The Financial Services Compensation Scheme has been a perennial bugbear for advisers.
Not only do they have to pay for their professional indemnity insurance to cover for their own failings, they have to pay an ever-increasing levy to cover the failings of other financial advisers.
The news that the FSCS is going to need another £69m due to the continuing growth in pensions claims – particularly driven by claims relating to the British Steel Pension Scheme – is another sign of a system that is not fit for purpose.
Admittedly, this latest request for money will be covered by the FSCS’s retail pool, meaning advisers have been spared this time, but this cannot continue.
As valuable as the work of the FSCS is, its mounting costs risk undermining access to crucial financial services for ordinary investors.
From April 2019, the Financial Conduct Authority’s reforms to how the FSCS is funded come into effect.
These measures include merging the life and pensions and investment intermediation funding classes and requiring product providers to contribute around 25 per cent of the compensation costs that fall to the intermediation classes.
It can only be hoped these solutions prove a match to the size of the problem. The alternative is a financial advice industry that risks withering on the vine under the pressure of mounting FSCS levies and PI premiums.

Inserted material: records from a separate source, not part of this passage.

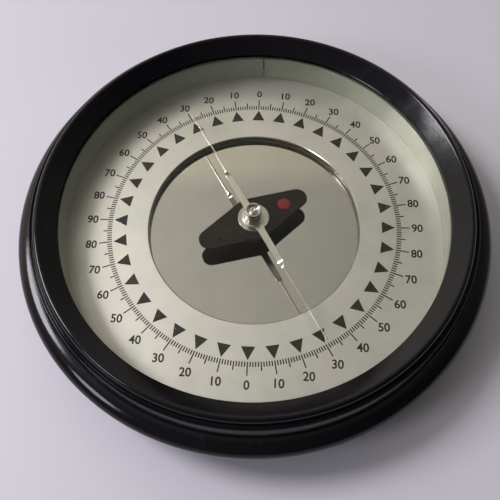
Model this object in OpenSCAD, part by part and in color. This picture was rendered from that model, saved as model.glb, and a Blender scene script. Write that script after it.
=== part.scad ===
// Laboratory compass box: a pivoted magnet with a long pointer over a
// silvered ring dial and a mirror, in a round moulded case with a glazed bezel.
// Millimetres. Origin at the middle of the underside, +Z up,
// +Y towards the zero mark at the far side of the dial.

/* [Case] */
// Widest diameter of the case, at its moulded edge
case_d = 145; // [138:1:180]
// Height of the widest edge above the table
edge_z = 14.4; // [12:0.2:16]
// Height of the straight band at the widest edge
edge_band = 0.8; // [0.4:0.1:1.6]
// How far the side draws in from the edge down to the foot
foot_draw = 3.8; // [1:0.1:6]
// Width of the rim that the case stands on
foot_rim = 2.6; // [2:0.1:5]
// Diameter of the shoulder that the bezel sits over
shoulder_d = 135.4; // [134.6:0.1:138]
// Thickness of the floor under the mirror
floor_t = 2.4; // [1.8:0.1:3]
// Number of moulded ribs under the case
rib_count = 9; // [3:3:15]
// Thickness of each rib
rib_t = 1.6; // [1:0.1:3]
// Outer radius of the screw bosses under the case
boss_r = 3.6; // [3:0.1:5]

/* [Base plate] */
// Thickness of the plate that closes the underside
plate_t = 0.8; // [0.5:0.1:1]
// How far the plate is set in from the table
plate_inset = 0.2; // [0.1:0.05:0.4]
// Number of base screws
screw_count = 3; // [3:1:6]
// Radius of the base screws' thread
screw_r = 1.25; // [1:0.05:1.5]
// Length of the base screws
screw_len = 4.2; // [3:0.1:4.6]

/* [Chamber] */
// Clear diameter of the needle chamber and of the glass that shows
view_d = 118.4; // [112:0.2:119]
// Height of the chamber wall, from the dial to the glass
wall_h = 9.5; // [9.3:0.1:12]
// Thickness of the rolled liner around the chamber
liner_t = 1.0; // [0.6:0.1:1.2]
// Width of the butt seam in the liner
seam_w = 0.5; // [0.2:0.1:1]
// Angle of the seam, clockwise from the zero mark
seam_turn = 1.2; // [-10:0.1:10]

/* [Glass and bezel] */
// Thickness of the cover glass
glass_t = 2.0; // [1.5:0.1:3]
// How far the bezel's lip covers the glass
glass_lap = 2.2; // [1.4:0.1:2.4]
// Thickness of the gasket on the glass
gasket_t = 0.3; // [0.2:0.05:0.6]
// Thickness of the bezel's lip at its edge
lip_t = 0.5; // [0.3:0.1:1]
// Height of the bezel's crest above the lip's underside
crest_h = 4.2; // [3:0.1:6]
// Radius of the crest's highest line
crest_r = 64.2; // [63:0.1:65]
// Thickness of the threaded spigot under the bezel
spigot_t = 1.7; // [1.2:0.1:1.8]
// Length of the spigot below the case's shoulder
spigot_len = 6.3; // [4:0.1:8]
// Clearance all round the spigot's thread
thread_gap = 0.15; // [0.05:0.05:0.3]
// Gap between the bezel and the case's shoulder
seat_gap = 0.2; // [0.1:0.05:0.4]

/* [Dial and mirror] */
// Diameter of the hole through the ring dial
dial_hole_d = 66.8; // [60:0.2:72]
// Thickness of the ring dial
dial_t = 2.0; // [1:0.1:2.5]
// Thickness of the shim between the dial and the mirror
shim_t = 0.5; // [0.3:0.1:1]
// Width of the shim
shim_w = 3.0; // [1.5:0.1:5]
// Thickness of the mirror
mirror_t = 2.0; // [1.5:0.1:3]
// Thickness of the felt under the mirror
felt_t = 0.5; // [0.3:0.1:1]
// Radius of the two dowels that stop the dial turning
dowel_r = 0.8; // [0.5:0.1:1.2]

/* [Pivot] */
// Radius of the pivot post's foot, in the mirror's hole
post_foot_r = 3.0; // [2.5:0.1:4]
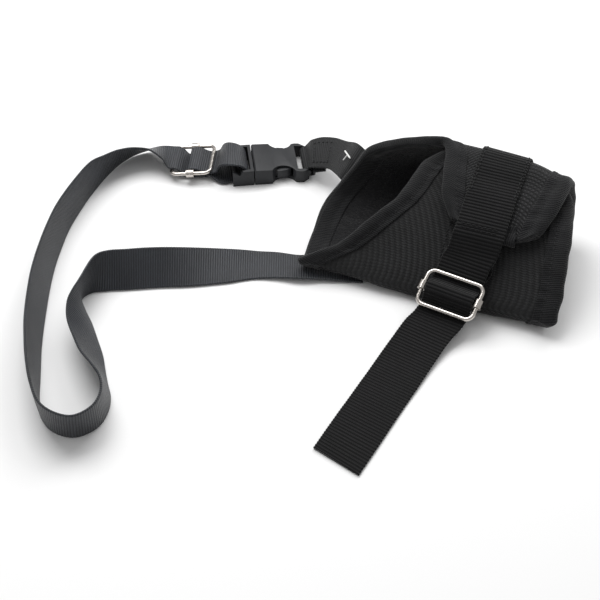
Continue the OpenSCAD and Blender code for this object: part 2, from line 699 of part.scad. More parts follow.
module buckle_socket() {
    flare = half_buckle + 0.8;
    scoop = 8.2;
    color("#4b4d50")
        at_buckle() {
            difference() {
                intersection() {
                    side_profile(seam_gap, socket_l, 8.6);
                    linear_extrude(buckle_h)
                        difference() {
                            polygon([
                                [0, -half_buckle], [band_l, -half_buckle], [band_l, -half_buckle + 0.8],
                                [25, -half_buckle + 0.8], [30, -flare], [33, -flare],
                                [socket_l, -half_buckle + 3.5], [socket_l, half_buckle - 3.5],
                                [33, flare], [30, flare], [25, half_buckle - 0.8],
                                [band_l, half_buckle - 0.8], [band_l, half_buckle], [0, half_buckle]
                            ]);
                            for (side = [-1, 1])
                                translate([20, side * (half_buckle + 2.8)]) circle(r = scoop);
                        }
                }
                // the hollow, its side windows and the webbing's slot
                translate([-1, -mouth_y, hollow_z[0]])
                    cube([20, 2 * mouth_y, hollow_z[1] - hollow_z[0]]);
                translate([15, -hollow_y, hollow_z[0]])
                    cube([11.5, 2 * hollow_y, hollow_z[1] - hollow_z[0]]);
                translate([15, -30, hollow_z[0]])
                    cube([10.5, 60, hollow_z[1] - hollow_z[0]]);
                translate([29.5, -arm_in, -1])
                    cube([socket_l, 2 * arm_in, buckle_h + 2]);
            }
            translate([socket_bar[0], 0, socket_bar[1]])
                rotate([90, 0, 0])
                    cylinder(d = web_bar_d, h = 2 * arm_in + 1, center = true);
        }
}

// ---- short strap and tag ----

function socket_row(x, z) =
    row_of(buckle_to_table([x, -half_neck, z]), turned([0, 10, 0], [0, 0, buckle_yaw]));

sewn_row = 10.95;
// a row of the sewn end, flat against the outer face of the far wall
function far_wall_row(v, h) =
    let (
        n = outward(sewn_row, v),
        across = face(sewn_row + 0.5, v) - face(sewn_row - 0.5, v),
        lean = unit(across - n * (across * n)),
        foot = face(sewn_row, v) + n * h - lean * half_neck
    ) row_of(sleeve_to_table(foot), turned(lean * 10, [0, 0, sleeve_yaw]));

short_over_tape = tape_gap + tape_t + web_gap + neck_t / 2;
short_rows = concat(
    short_under_route,
    [socket_row(socket_bar[0] + 3.4, socket_bar[1] - loop_bend)],
    [for (a = [270:-30:90])
        socket_row(socket_bar[0] + loop_bend * cos(a), socket_bar[1] + loop_bend * sin(a))],
    [socket_row(socket_bar[0] + 1.3, socket_bar[1] + loop_bend + 0.7)],
    short_route,
    [far_wall_row(0.1, short_over_tape + 1.2), far_wall_row(0.25, short_over_tape + 0.6)]
);

module short_strap() {
    color("#222326") on_table() webbing(smooth(short_rows, 2), neck_w, neck_t);
}

// the box of stitches that closes the short strap's loop round the buckle's bar
module short_strap_stitching() {
    rows = smooth(short_rows, 2);
    color("#303134")
        on_table()
            for (k = [0:3]) on_webbing(rows, short_box[k], neck_w, neck_t)
                for (y = [-7.6:3.8:7.6]) stitch(0, y, [1.3, thread]);
}
short_box = [23, 24, 25, 26];

module tag_pin() {
    rows = smooth(short_rows, 2);
    color("white")
        on_table()
            on_webbing(rows, 29, neck_w, neck_t)
                translate([1, 2.6, web_gap + tag_d / 2])
                    rotate([0, 90, -24]) {
                        cylinder(d = tag_d, h = tag_l, center = true, $fn = 16);
                        rotate([90, 0, 0]) cylinder(d = tag_d * 0.6, h = 4.5, $fn = 16);
                    }
}

sleeve_shell();
sleeve_foam();
sleeve_lining();
binding_wide_end();
binding_narrow_end();
binding_flap();
binding_inner_edge();
hook_patch();
loop_patch();
girth_strap();
girth_anchor();
girth_slider_bar();
girth_slider_frame();
flap_stitching();
neck_strap();
neck_loop();
neck_slider_bar();
neck_slider_frame();
buckle_plug();
buckle_prong_front();
buckle_prong_back();
buckle_socket();
short_strap();
short_strap_stitching();
tag_pin();
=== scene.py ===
import math
from functools import lru_cache

import bmesh
import bpy
import numpy as np
from mathutils import Matrix, Vector, noise


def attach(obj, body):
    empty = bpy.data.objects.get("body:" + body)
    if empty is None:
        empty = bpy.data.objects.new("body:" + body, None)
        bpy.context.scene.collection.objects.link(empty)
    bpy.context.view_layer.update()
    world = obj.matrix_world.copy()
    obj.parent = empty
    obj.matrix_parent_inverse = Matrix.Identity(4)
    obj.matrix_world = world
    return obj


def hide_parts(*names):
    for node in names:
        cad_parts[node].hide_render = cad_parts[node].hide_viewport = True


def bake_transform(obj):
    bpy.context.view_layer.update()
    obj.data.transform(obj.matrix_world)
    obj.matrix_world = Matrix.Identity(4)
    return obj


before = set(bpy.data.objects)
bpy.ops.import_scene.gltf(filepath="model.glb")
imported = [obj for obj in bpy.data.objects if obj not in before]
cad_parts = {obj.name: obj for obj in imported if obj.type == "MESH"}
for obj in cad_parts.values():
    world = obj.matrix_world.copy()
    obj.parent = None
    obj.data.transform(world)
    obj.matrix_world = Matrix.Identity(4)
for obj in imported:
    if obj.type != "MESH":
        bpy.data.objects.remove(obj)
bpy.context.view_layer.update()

scene = bpy.context.scene
scene.view_settings.view_transform = "Standard"
scene.view_settings.look = "None"

# ---------------------------------------------------------------- camera
# The view of the photograph: the muzzle lies on its side on a white table and is seen
# from the front at 43 degrees, from about 0.72 m.
aim = Vector((-0.006, -0.00805, 0))
camera_data = bpy.data.cameras.new("photo_camera")
camera_data.lens = 72.6
camera_data.sensor_width = 36
camera_data.clip_start = 0.05
camera = bpy.data.objects.new("photo_camera", camera_data)
camera.location = aim + Vector((0, -0.5266, 0.4910))
camera.rotation_euler = (aim - camera.location).to_track_quat("-Z", "Y").to_euler()
scene.collection.objects.link(camera)
scene.camera = camera

# ---------------------------------------------------------------- sleeve, outer fabric
# A panel of woven nylon, the cover of the padded sleeve. It is cut flat, wrapped once round
# the snout and lapped over itself as a flap; its four edges are bound with tape.
MM = 0.001
sleeve_rows = np.array([
    [[62, 83, 51], [84, 81, 51.5], [106, 80.5, 51.3], [124, 79, 49.4], [139, 77, 45.5]],
    [[54, 73, 49], [76, 72, 49.5], [101, 72, 49.5], [123, 71.5, 48.3], [142, 71, 44.8]],
    [[51, 62, 46.5], [72, 63, 47], [95, 63, 47], [122, 63, 46], [144, 63, 43]],
    [[46, 45, 40], [68, 46, 40.5], [95, 46, 40.5], [122, 46, 40], [147, 46, 39]],
    [[35, 30, 32], [60, 30, 32], [92, 30, 32], [122, 29, 32], [149, 29, 31]],
    [[21, 14, 20.5], [50, 15, 21], [88, 15, 22], [122, 14, 22.5], [151, 14, 21.5]],
    [[9, 5.5, 16.4], [42, 6, 13.5], [84, 6, 14], [120, 5, 15], [151, 5, 15.5]],
    [[-1, 1, 10.3], [38, 2, 7.6], [80, 2, 7.5], [118, 2, 9], [151, 1.5, 9.3]],
    [[-1, 7, 4.5], [36, 6, 3.3], [74, 5.5, 0.6], [108, 5.5, 1], [147, 7, 3.4]],
    [[-3, 28, 7.6], [36, 28, 3.6], [74, 30, -0.4], [106, 30, -0.4], [144, 30, 2.4]],
    [[-2, 54, 17], [38, 58, 6], [74, 58, -0.4], [106, 58, -0.4], [144, 56, 2.4]],
    [[7.5, 70, 34], [44, 84, 12], [78, 82, 2.4], [108, 82, 2.4], [143, 78, 4.4]],
    [[17, 77, 47], [46, 95, 30], [80, 97, 24], [112, 96, 24], [142, 92, 22]],
    [[38, 85, 53], [62, 93, 47], [86, 95, 44], [112, 95, 43], [140, 90, 40]],
    [[62, 83, 59], [76, 83, 59], [94, 83, 58.5], [115, 82, 57.5], [139, 79, 52.5]],
    [[69, 62, 53], [80, 62, 53.5], [95, 62, 53.5], [115, 62, 53], [137, 62, 51.5]],
    [[73, 47, 47], [83, 46, 47], [96, 46, 47], [114, 46, 47], [134, 48, 46.5]],
    [[81, 35, 41], [90, 31.5, 39], [103, 29, 38.5], [118, 29.5, 38.5], [130, 36, 41.5]],
], float)
last_row, last_column = 17, 4
shell_t, foam_t, lining_t, layer_gap = 1.0, 1.0, 0.7, 0.15
wall = shell_t + foam_t + lining_t + 2 * layer_gap
tape_w = 9.5
middle = np.array([6, 8.05, 0])
sleeve_at, sleeve_yaw = np.array([1.8, 22.8, 0]), -21


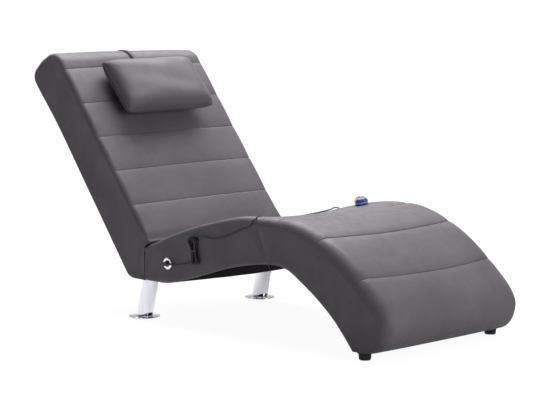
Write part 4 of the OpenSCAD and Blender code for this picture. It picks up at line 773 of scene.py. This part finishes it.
def seat_out(s):
    """Outward direction of the top: upright at the crease, and level under the nose."""
    n = left_of(sample(SEAT_TOP, s + OUT_STEP) - sample(SEAT_TOP, s - OUT_STEP))
    n = stacked(n[..., 0] * np.minimum(1, s / CREASE_RUN), np.maximum(0, n[..., 1]))
    return n / np.maximum(np.linalg.norm(n, axis=-1, keepdims=True), 1e-9)


def edge_rise(s, y):
    """The padded edges beside the hollow stand a little proud, longer on the near side."""
    last = np.where(y < 0, ramp(s, 0.52, 0.42), ramp(s, 0.25, 0.18))
    return EDGE_RISE * ramp(np.abs(y), 0.18, 0.28) * ramp(s, 0.03, 0.12) * last


def seam_depth(z):
    """Depth of the side panels' upright seam, deeper at its upper end."""
    return 0.0008 + 0.0022 * np.clip((z - 0.21) / 0.13, 0, 1)


def seam_dip(x, z):
    """Hollow of the side panels along their upright seam."""
    off = np.sqrt((x[..., None] - SIDE_SEAM[:, 0]) ** 2 + (z[..., None] - SIDE_SEAM[:, 1]) ** 2)
    return seam_depth(z) * np.exp(-(off.min(axis=-1) / 0.011) ** 2)


def seat_shell():
    """Padded seat: the top follows the side outline along S and is dished, crowned, seamed and
    rounded along Y; the rest follows the arch; each side panel is ruled between the two."""
    s = close_marks(SEAT_LEN, 0.0058, SEAT_SEAMS)
    gap, r = nearest_gap(s, SEAT_SEAMS), SEAT_EDGE_R * by_share(SEAT_EDGES, s)
    y, drop = widths_of(r, SEAT_W / 2)
    across = 1 - (2 * y / SEAT_W) ** 2
    open_ = 1 - drop / r[:, None]
    hollow = SEAT_CROWN_H * by_share(SEAT_CROWN, s) - SEAT_DISH_H * by_share(SEAT_DISH, s)
    slack = 0.0007 * np.sin(y * 17 + s[:, None] * 9) * np.sin(s[:, None] * 21 - y * 6)
    lift = (hollow[:, None] * across - drop + edge_rise(s[:, None], y)
            + (seamed(gap, y, **SEAT_SEAM) + slack) * open_)
    at = s[:, None] + SEAT_BOW * across * np.sin(math.pi * s / SEAT_LEN)[:, None]
    flat = sample(SEAT_TOP, at) + lift[..., None] * seat_out(at)
    top = upright(flat, y)

    count, n_pad, n_joint = len(s), 5, 14
    rest = np.vstack([even(FOOT_PAD, n_pad), even(SEAT_UNDER[::-1], count - n_pad - n_joint),
                      even(JOINT_FACE, n_joint)])
    out = left_of(np.gradient(rest, axis=0))
    out[:n_pad], out[-n_joint:] = (0, -1), (-1, 0)
    under_r = np.where(np.arange(count) >= count - n_joint, JOINT_R, UNDER_R)
    y2, drop2 = widths_of(under_r, SEAT_W / 2)
    inner = rest[:, None, :] - drop2[..., None] * out[:, None, :]
    under = upright(inner, y2)

    stitch, rub = stitch_facts(gap, y, open_, 1), rubbed(drop, r)
    facts = {"stitch": [joined(stitch, np.zeros(under.shape), stitch[:1])],
             "rub": [joined(rub, np.zeros(under.shape[:2]), rub[:1])]}
    grids = with_sides(joined(top, under, top[:1]), facts, top, under[::-1], SEAT_W / 2,
                       columns=25, waves=SEAT_WAVES, worn=0.04, dip=seam_dip)
    return grids, facts, top[6:-10]


seat_grids, seat_facts, seat_edges = seat_shell()
seat = build("seat_upholstery", seat_grids, "chair", leather, seat_facts)
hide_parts("seat_cover")

ridge = SIDE_SEAM[4:]
ridge_r = RIDGE_R * np.sin(np.linspace(0.12, math.pi - 0.12, len(ridge))) ** 0.3
for side, sign in (("near", -1), ("far", 1)):
    path = upright(ridge, sign * (SEAT_W / 2 - RIDGE_R - seam_depth(ridge[:, 1]))) + JOINT
    build(f"seat_{side}_side_seam", [tube_grid(path, ridge_r, 8)], "chair",
          welt_leather)
side_welts("seat", seat_edges, SEAT_W / 2, 220)


# Backrest: S runs up its slope and V out of its face line

FACE_V = 0.0225
ROLL_FRONT = 0.061
ROLL_REAR = 0.037
BACK_T = 0.118
BACK_FLARE = 0.012
BACK_EDGE_R, BACK_CROWN_H = 0.015, 0.0035
BACK_SEAM = dict(pull=0.0034, reach=0.019, groove=0.0007, gather=0.0003, shift=0.013)
BACK_WAVES = ((0.0009, 13, 24), (0.0006, -37, 51))
ROLL_SWELL = 0.010
ROLL_DOME = 0.0032
SETTLES_OVER, SETTLED, SETTLED_MORE = (0.60, 0.70), 0.0035, 0.0055
ROLL_S = BACK_LEN - ROLL_FRONT
STRAIGHT = BACK_LEN - ROLL_REAR
CHANNELS = np.array([0.633, 0.5015, 0.375, 0.2485, 0.122])
HEEL_S, HEEL_BEND = -0.0503574, 0.022  # corner of rear and underside, and its rounding
JOINT_GAP, JOINT_ROWS = 0.00015, 12  # off the joint's plane, and points up along it
BACK_FOOT = np.array([0, CREASE_H + 0.013])
UP_SLOPE = np.array([-math.cos(BACK_ANGLE), math.sin(BACK_ANGLE)])
OFF_SLOPE = np.array([math.sin(BACK_ANGLE), math.cos(BACK_ANGLE)])


def slab(s, v):
    """Point at the distance S up the backrest's slope and V out of its face line."""
    return BACK_FOOT + np.asarray(s)[..., None] * UP_SLOPE + np.asarray(v)[..., None] * OFF_SLOPE


def rear_v(s):
    """The rear runs out by the flare towards the heel, and swells a little under the roll."""
    return (-BACK_T - BACK_FLARE * np.maximum(0, 1 - s / STRAIGHT)
            - ROLL_SWELL * np.exp(-(np.minimum(0, s - STRAIGHT) / 0.11) ** 2))


def settled(flat, y):
    """Points of the roll, let down the slope by more towards the far end, as if its stuffing has
    settled."""
    share = ramp((flat - BACK_FOOT) @ UP_SLOPE, *SETTLES_OVER)
    fall = SETTLED + SETTLED_MORE * np.clip(np.asarray(y) / 0.28, -1, 1)
    return flat - (share * fall)[..., None] * UP_SLOPE


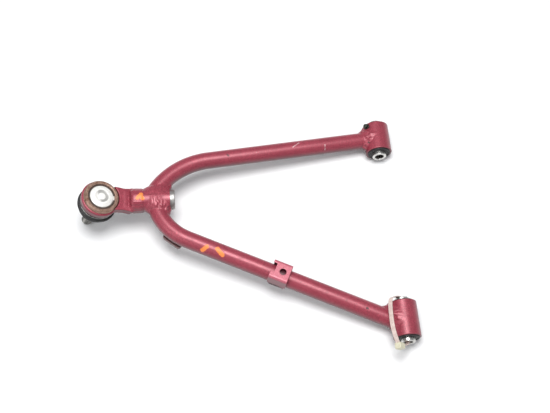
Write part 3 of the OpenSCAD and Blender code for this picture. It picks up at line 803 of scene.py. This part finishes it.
PLUG_L = PLUG_IN + PLUG_OUT
plug = soften([(0, 0), (STEM_BORE_R, 0, 0.5), (STEM_BORE_R, PLUG_L, 1.3), (8.2, PLUG_L, 0.5),
               (7.6, PLUG_L - 0.5, 0.4), (0, PLUG_L - 0.5)], loop=False)
lathe("stem_plug", plug, stem_frame(STEM_IN + PLUG_IN), "arm", PLUG_ZINC, ["stem_end_plug"],
      loop=False)


# ---------------------------------------------------------------- bracket and tab

def bracket_field(p):
    """A saddle of bent sheet. Here Y points away from the bend."""
    x, y, z = p.T
    inner = LEG_R + 0.05

    def arch(half, top, radius):
        return rounded(np.stack([np.abs(y) - half + radius, z - top + radius], -1), radius)

    sheet = np.maximum(arch(inner + BRACKET_T, BRACKET_H, 3.2), -arch(inner, BRACKET_H - BRACKET_T, 1.6))
    sides = box_field(np.stack([x, 0 * y, z], -1), (0, 0, 13), (BRACKET_L / 2, 9, 13 + BRACKET_DROP), 3.2)
    notch = box_field(np.stack([x, y, 0 * z], -1), (BRACKET_L / 2 + 1, NOTCH_Y, 0), (5.2, 5, 9), 1.0)
    hole = np.hypot(x - HOLE_X, y) - HOLE_R
    top = 11.2 - z
    sheet = soft_cut(soft_cut(sheet, np.maximum(notch, top), 0.4), np.maximum(hole, top), 0.4)
    return soft_overlap(sheet, sides, 0.5)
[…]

Much progress has been made in improving standards in the financial advice sector, but it would be perverse for this to be killed off through the actions of those who have refused to join the vast majority of advisers on the road towards professionalisation.
It is incumbent on the FCA to keep this matter under review when its reforms come into effect next year. Simply saying ‘job done’ and washing its hands of it will lead to more apathy and disillusionment among the financial advice profession.